Cultivating Young Scientists
Students have been paired with eighth-graders to create projects for a science fair that will grant the winner a $1,000 scholarship to the UA.

By La Monica Everett-Haynes, University Communications
Oct. 9, 2007

Cassandra Anderson had just met her mentee, Isabella Gonzalez-Potter, and witihin minutes, the two were already talking about school and science.

They had been paired through a new Associated Students of The University of Arizona program targeting underprivileged eighth-graders.

For the next four weeks, Gonzalez-Potter will team up with other students and work with Anderson to come up with an interesting science project.

“I thought this would be interesting and that it would also be a valuable experience,” says Anderson, a chemistry and science education junior.

After meeting Anderson for the first time and learning more about the project, Gonzalez-Potter said she was “excited” to get started.

The program will culminate with a science fair on Nov. 2 at the Student Union, which will be free and open to the public.

“We’re at a thrilling university for science,” says ASUA president Tommy Bruce. “This is something the students will always remember, and it’s an opportunity for us to not keep the science to ourselves.”

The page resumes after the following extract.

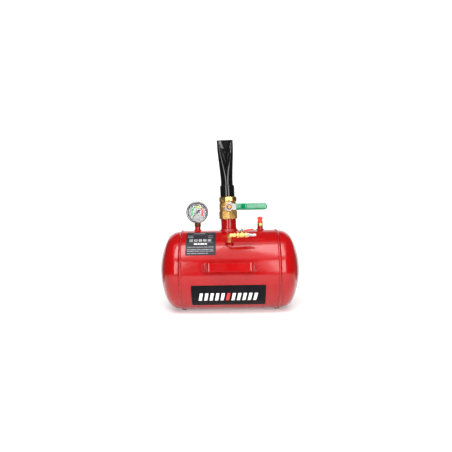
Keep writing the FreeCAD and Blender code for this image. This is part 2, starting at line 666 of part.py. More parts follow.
def build_gauge():
    """The bottom-connected pressure gauge: case, bezel, lens, dial, needle and the works inside."""
    centre = V(GAUGE_X, 0, GAUGE_Z)

    def face_on(shape):
        """Turns a shape built along Z so that its +Z faces the front, at the gauge's centre."""
        return moved(turned(shape, X_AXIS, 90), GAUGE_X, 0, GAUGE_Z)

    front, back = -GAUGE_FRONT, -GAUGE_BACK
    case = lathe([
        (0, back), (GAUGE_R - 3.0, back), (GAUGE_R - 0.9, back + 0.9), (GAUGE_R, back + 3.0),
        (GAUGE_R, front - 3.0), (GAUGE_R - 1.2, front - 3.0), (GAUGE_R - 1.2, back + 3.2),
        (GAUGE_R - 3.2, back + 1.2), (0, back + 1.2),
    ])
    case = face_on(case)
    stem_hole = rod(STEM_NECK_R, centre, V(GAUGE_X, 0, GAUGE_Z - GAUGE_R - 2))
    plug_hole = rod(PLUG_R, centre, V(GAUGE_X, 0, GAUGE_Z + GAUGE_R + 2))
    write(case.cut(stem_hole).cut(plug_hole), "gauge_case")

    bezel = lathe([
        (GAUGE_R, front - 8.4), (BEZEL_R - 0.6, front - 8.4), (BEZEL_R, front - 7.6),
        (BEZEL_R, front - 2.0),
        (BEZEL_R - 1.4, front - 0.4), (BEZEL_R - 3.0, front), (BEZEL_IN_R + 0.8, front - 0.9),
        (BEZEL_IN_R, front - 2.2), (BEZEL_IN_R, front - 3.0), (GAUGE_R, front - 3.0),
    ])
    write(face_on(bezel), "gauge_bezel")
    lens_r = GAUGE_R - 1.2
    write(face_on(rod(lens_r, V(0, 0, front - 3.0 - LENS_T), V(0, 0, front - 3.0))), "gauge_lens")
    dial_back = -DIAL_Y
    dial = tube(DIAL_R, 2.0, V(0, 0, dial_back - DIAL_T), V(0, 0, dial_back))
    rim = tube(lens_r, DIAL_R - 0.6, V(0, 0, dial_back - 2.0), V(0, 0, front - 3.0 - LENS_T))
    write(face_on(dial.cut(rim)), "gauge_dial")
    write(face_on(rim), "gauge_dial_ring")

    hub = rod(2.6, V(0, 0, -NEEDLE_Y - 0.9), V(0, 0, -NEEDLE_Y + 0.6))
    pin = rod(0.9, V(0, 0, 2.4), V(0, 0, -NEEDLE_Y))
    blade = polygon_face([
        V(0, -1.1, -NEEDLE_Y), V(NEEDLE_LENGTH, -0.25, -NEEDLE_Y), V(NEEDLE_LENGTH, 0.25, -NEEDLE_Y),
        V(0, 1.1, -NEEDLE_Y), V(-NEEDLE_TAIL, 2.3, -NEEDLE_Y), V(-NEEDLE_TAIL, -2.3, -NEEDLE_Y),
    ]).extrude(V(0, 0, -NEEDLE_T))
    needle = turned(hub.fuse(pin).fuse(blade), Z_AXIS, NEEDLE_REST)
    write(face_on(needle), "gauge_needle")

    stem = moved(prism(4, STEM_AF, STEM_BOTTOM, STEM_TOP, 0.6), x=GAUGE_X)
    stem = stem.fuse(rod(BOSS_BORE_R, V(GAUGE_X, 0, STEM_BOTTOM - 12), V(GAUGE_X, 0, STEM_BOTTOM)))
    stem = stem.fuse(rod(STEM_NECK_R, V(GAUGE_X, 0, STEM_TOP), V(GAUGE_X, 0, STEM_TOP + 4)))
    holder = block(GAUGE_X - 6, GAUGE_X + 6, 2.0, 9.0, STEM_TOP + 3, GAUGE_Z - 18)
    stem = stem.fuse(holder).cut(rod(1.6, V(GAUGE_X, 0, 0), V(GAUGE_X, 0, STEM_TOP + 2)))
    write(stem, "gauge_socket")

    arc = Part.makeTorus(BOURDON_COIL_R, BOURDON_R, V(0, 0, 0), Z_AXIS, 0, 360, BOURDON_ARC)
    bourdon = moved(face_on(turned(arc, Z_AXIS, BOURDON_START)), y=BOURDON_Y)
    write(bourdon.cut(holder), "bourdon_tube")

    front_plate, back_plate = WORKS_FRONT, WORKS_BACK
    works = rod(WORKS_R, V(0, 0, front_plate - WORKS_PLATE_T), V(0, 0, front_plate))
    works = works.fuse(rod(WORKS_R, V(0, 0, back_plate), V(0, 0, back_plate + WORKS_PLATE_T)))
    for side in (-1, 1):
        x = side * WORKS_R / 2
        y = 0.7 * WORKS_R
        post = rod(POST_R, V(x, y, back_plate + WORKS_PLATE_T), V(x, y, front_plate - WORKS_PLATE_T))
        works = works.fuse(post)
    bridge = block(-3.0, 3.0, -2 * WORKS_R, 1 - WORKS_R, back_plate, back_plate + WORKS_PLATE_T)
    write(face_on(works.fuse(bridge)).cut(holder), "gauge_movement")
    rim_z = GAUGE_Z + GAUGE_R
    plug = rod(PLUG_R, V(GAUGE_X, 0, rim_z - 1.6), V(GAUGE_X, 0, rim_z + 0.6))
    plug = plug.fuse(rod(PLUG_R + 1.2, V(GAUGE_X, 0, rim_z + 0.6), V(GAUGE_X, 0, rim_z + 1.6)))
    write(plug, "gauge_fill_plug")


def build_safety_valve():
    """The spring safety valve: brass body, sprung stem and the red pull cap."""
    x = SAFETY_X
    seat = BOSS_OUT + 1.3
    disc_top = seat + SAFETY_DISC_T
    tower_top = CAP_TOP - 6.0
    roof = tower_top - 1.5
    body = prism(6, SAFETY_AF, BOSS_OUT, SAFETY_HEX_TOP, 0.8)
    body = body.fuse(rod(BOSS_BORE_R, V(0, 0, BOSS_OUT - 12), V(0, 0, BOSS_OUT)))
    body = body.fuse(rod(SAFETY_TOWER_R, V(0, 0, SAFETY_HEX_TOP - 1), V(0, 0, tower_top)))
    body = body.cut(rod(VENT_R, V(0, 0, 0), V(0, 0, BOSS_OUT + 2)))
    body = body.cut(rod(SPRING_BORE_R, V(0, 0, BOSS_OUT + 1), V(0, 0, roof)))
    body = body.cut(rod(SAFETY_PIN_R + FIT, V(0, 0, BOSS_OUT), V(0, 0, tower_top + 1)))
    write(moved(body, x=x), "safety_body")

    stem = rod(SAFETY_PIN_R, V(0, 0, seat), V(0, 0, SAFETY_PIN_TOP))
    stem = stem.fuse(rod(SAFETY_DISC_R, V(0, 0, seat), V(0, 0, disc_top)))
    write(moved(stem, x=x), "safety_stem")

    cap = lathe([
        (CAP_IN_R, CAP_BOTTOM), (CAP_R - 0.3, CAP_BOTTOM), (CAP_R, CAP_BOTTOM + 0.4),
        (CAP_R, CAP_BOTTOM + 3.6), (CAP_WAIST_R, CAP_BOTTOM + 5.2), (CAP_WAIST_R, CAP_TOP - 5.6),
        (CAP_R, CAP_TOP - 4.0), (CAP_R, CAP_TOP - 1.0), (CAP_R - 1.0, CAP_TOP), (SAFETY_PIN_R, CAP_TOP),
        (SAFETY_PIN_R, CAP_TOP - 2.2), (CAP_IN_R, CAP_TOP - 2.2),
    ])
    write(moved(cap, x=x), "safety_cap")

    low, high = disc_top + WIRE_HALF + 0.1, roof - WIRE_HALF - 0.1
    helix = Part.makeHelix((high - low) / COIL_TURNS, high - low, COIL_R)
    diamond = ((1, 0), (0, 1), (-1, 0), (0, -1), (1, 0))
    ring = Part.makePolygon([V(COIL_R + u * WIRE_HALF, 0, v * WIRE_HALF) for u, v in diamond])
    coil = Part.Wire(helix.Edges).makePipeShell([ring], True, True)
    write(moved(coil, x, 0, low), "safety_spring")


def elbow_core(radius, start):
    """A round bar that stands on +Z from a start height, bends over and runs out along +X."""
    turn = FILL_R - ELBOW_R
    riser = rod(radius, V(0, 0, start), V(0, 0, turn))
    disc = Part.Face(Part.Wire(Part.makeCircle(radius, V(0, 0, turn), Z_AXIS)))
    bend = disc.revolve(V(ELBOW_R, 0, turn), Y_AXIS, 90)
    run = rod(radius, V(ELBOW_R, 0, FILL_R), V(FILL_INLET_X - 3, 0, FILL_R))
    return riser.fuse(bend).fuse(run)


def build_fill_branch():
    """The fill branch: elbow, small ball valve with its lever and the quick-coupler plug."""
    corner = front_direction(FILL_PHI).multiply(FILL_R)
    s = FILL_VALVE
    place, side = fill_placement(), fill_lever_placement()

    elbow = elbow_core(FILL_LEG_R, BOSS_OUT + 2)
    elbow = elbow.fuse(prism(6, ELBOW_AF, BOSS_OUT, BOSS_OUT + 7.0, 0.8))
    elbow = elbow.fuse(rod(BOSS_BORE_R, V(0, 0, BOSS_OUT - 11), V(0, 0, BOSS_OUT)))
    collar = rod(ELBOW_COLLAR_R, V(ELBOW_COLLAR_X, 0, FILL_R), V(FILL_INLET_X - 3, 0, FILL_R))
    spigot = rod(s.inlet_bore_r, V(ELBOW_COLLAR_X, 0, FILL_R), V(FILL_INLET_X + 6, 0, FILL_R))
    drill = rod(FILL_BORE_R, V(ELBOW_COLLAR_X, 0, FILL_R), V(FILL_INLET_X + 9, 0, FILL_R))
    elbow = elbow.fuse(collar).fuse(spigot).cut(elbow_core(FILL_BORE_R, SHELL_R - 30)).cut(drill)
    write(solid_of(radial(FILL_PHI, elbow)), "fill_elbow")

    write(placed(valve_body(s), place), "fill_valve_body")
    write(placed(valve_end_piece(s), place), "fill_valve_end")
    write(placed(valve_ball(s), place), "fill_ball")
    write(placed(valve_seats(s), place), "fill_seats")
    write(placed(valve_stem(s), place), "fill_stem")
    write(placed(gland_nut(s).fuse(stem_packing(s)), place), "fill_gland_nut")

    foot, far = s.lever_seat, FILL_LEVER_END
    top = foot + 9.0
    (bend_0, _), (bend_1, step) = FILL_LEVER_BENDS
    line = [(-5.0, foot), (bend_0, foot), (bend_1, foot + step), (far, foot + step)]
    lever = bent_strip(line, 0.0, FILL_LEVER_T, FILL_LEVER_HALF, FILL_LEVER_BEND_R)
    outline = rod(FILL_LEVER_HALF, V(0, 0, 0), V(0, 0, top))
    outline = outline.fuse(block(0, 9.0, -FILL_LEVER_HALF, FILL_LEVER_HALF, 0, top))
    outline = outline.fuse(paddle(0, far, FILL_ARM_HALF, 0, top))
    lever = lever.common(outline).cut(rod(s.thread_r, V(0, 0, 0), V(0, 0, top)))
    write(placed(lever, side), "fill_lever")
    rise = step * (SLEEVE_START - bend_0) / (bend_1 - bend_0)
    line = [(SLEEVE_START, foot + rise), (bend_1, foot + step), (SLEEVE_END, foot + step)]
    sleeve = bent_strip(line, -SLEEVE_WALL, FILL_LEVER_T + SLEEVE_WALL, SLEEVE_HALF, FILL_LEVER_BEND_R)
    sleeve = sleeve.common(paddle(0, SLEEVE_END, SLEEVE_HALF, 0, top)).cut(lever)
    write(placed(sleeve, side), "fill_lever_sleeve")
    nut_seat = foot + FILL_LEVER_T
    write(placed(hex_nut(6.4, s.thread_r, nut_seat, nut_seat + 3.0), side), "fill_lever_nut")

    outlet = s.outlet
    end = PLUG_END_X - FILL_VALVE_X
    plug = lathe([
        (2.5, outlet - 6.0), (s.outlet_bore_r, outlet - 6.0), (s.outlet_bore_r, outlet), (6.6, outlet),
        (6.6, outlet + 3.5), (5.0, outlet + 5.0), (5.0, outlet + 9.0), (3.9, outlet + 9.6),
        (3.9, outlet + 14.0), (4.7, outlet + 15.6), (4.7, end - 4.0), (3.9, end - 3.2), (3.9, end),
        (2.5, end),
    ])
    write(placed(plug, place), "coupler_plug")


def main():
    """Builds every sub-assembly and writes one STEP file per piece."""
    os.makedirs("parts", exist_ok=True)
    build_tank()
    build_handle()
    build_labels()
    build_main_valve()
    build_barrel()
    build_gauge()
    build_safety_valve()
    build_fill_branch()


main()
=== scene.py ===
"""The looks of a tyre bead seater: a lying air tank with a ball valve and a flattened blast barrel."""

import json
import logging
import math
from dataclasses import dataclass, field
from enum import Enum
from typing import Callable, Optional, Sequence

import bmesh
import bpy
from mathutils import Matrix, Vector, noise


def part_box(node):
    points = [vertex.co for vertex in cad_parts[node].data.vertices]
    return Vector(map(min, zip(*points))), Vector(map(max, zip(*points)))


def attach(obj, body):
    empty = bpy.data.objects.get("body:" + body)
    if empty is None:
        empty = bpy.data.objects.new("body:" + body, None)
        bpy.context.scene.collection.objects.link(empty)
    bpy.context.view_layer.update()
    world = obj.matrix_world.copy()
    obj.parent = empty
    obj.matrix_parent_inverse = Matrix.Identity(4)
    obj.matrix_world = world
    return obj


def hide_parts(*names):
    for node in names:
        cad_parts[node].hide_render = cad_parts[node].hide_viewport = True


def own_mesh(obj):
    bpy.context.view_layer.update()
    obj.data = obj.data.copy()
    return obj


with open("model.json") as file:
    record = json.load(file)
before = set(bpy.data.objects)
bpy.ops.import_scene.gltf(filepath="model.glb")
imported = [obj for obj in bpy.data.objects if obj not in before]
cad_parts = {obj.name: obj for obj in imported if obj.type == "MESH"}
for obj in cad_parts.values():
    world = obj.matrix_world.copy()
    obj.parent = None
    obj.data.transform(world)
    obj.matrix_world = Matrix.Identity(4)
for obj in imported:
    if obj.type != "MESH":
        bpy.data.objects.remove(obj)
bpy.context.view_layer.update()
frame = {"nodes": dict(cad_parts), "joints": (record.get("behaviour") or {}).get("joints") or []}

log = logging.getLogger("bead_seater")

MM = 0.001
Point2 = tuple[float, float]
Colour = tuple[float, float, float]
Corner = tuple[float, float, float]
IDENTITY = Matrix.Identity(4)


def srgb(red: int, green: int, blue: int) -> Colour:
    """Turns a display colour into linear light.

    Args:
        red: Red from 0 to 255.
        green: Green from 0 to 255.
        blue: Blue from 0 to 255.

    Returns:
        The three linear values.
    """
    def linear(value: int) -> float:
        """One channel in linear light."""
        share = value / 255
        return share / 12.92 if share <= 0.04045 else ((share + 0.055) / 1.055) ** 2.4
    return linear(red), linear(green), linear(blue)


# ---------------------------------------------------------------- finishes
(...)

The first-time meeting at the Student Union Memorial Center on Saturday afternoon was a first for many of the 15 mentors, who will be working with nearly 40 youth participants.

For the next month, each group will work together to develop science projects that will be judged by UA faculty. The fair’s winner will receive a $1,000 scholarship, which will be tucked away until that student is ready to attend the UA.

“We hope that they’ll have more self-confidence and that they won’t be scared in asking questions,” says Connie Chau, a third-year pre-physiology and pre-pharmacy major. “Hopefully they’ll also be more interested in pursuing a science education.”

The brainpower behind the program is Niel Curley, ASUA’s community development director.

Curley said the purpose of the project is to engage eighth-graders and to “cultivate their love for science." He added: “We want students to realize college is within their reach and that they can come here.”

Those who met Saturday got a chance to talk about their scientific interests and ideas for a project and, during future meetings, the UA students will teach the eighth-graders about proper lab techniques and give other pointers.

“There are so many opportunities to get involved in research that I want to give the experience back,” says John Chapman, who is studying biochemistry. “It’s a fun opportunity.”

Extra info


ASUA Science Fair


Student Union Memorial Center, Rincon Room


Nov. 2

The public is invited to view the projects from noon to 2 p.m.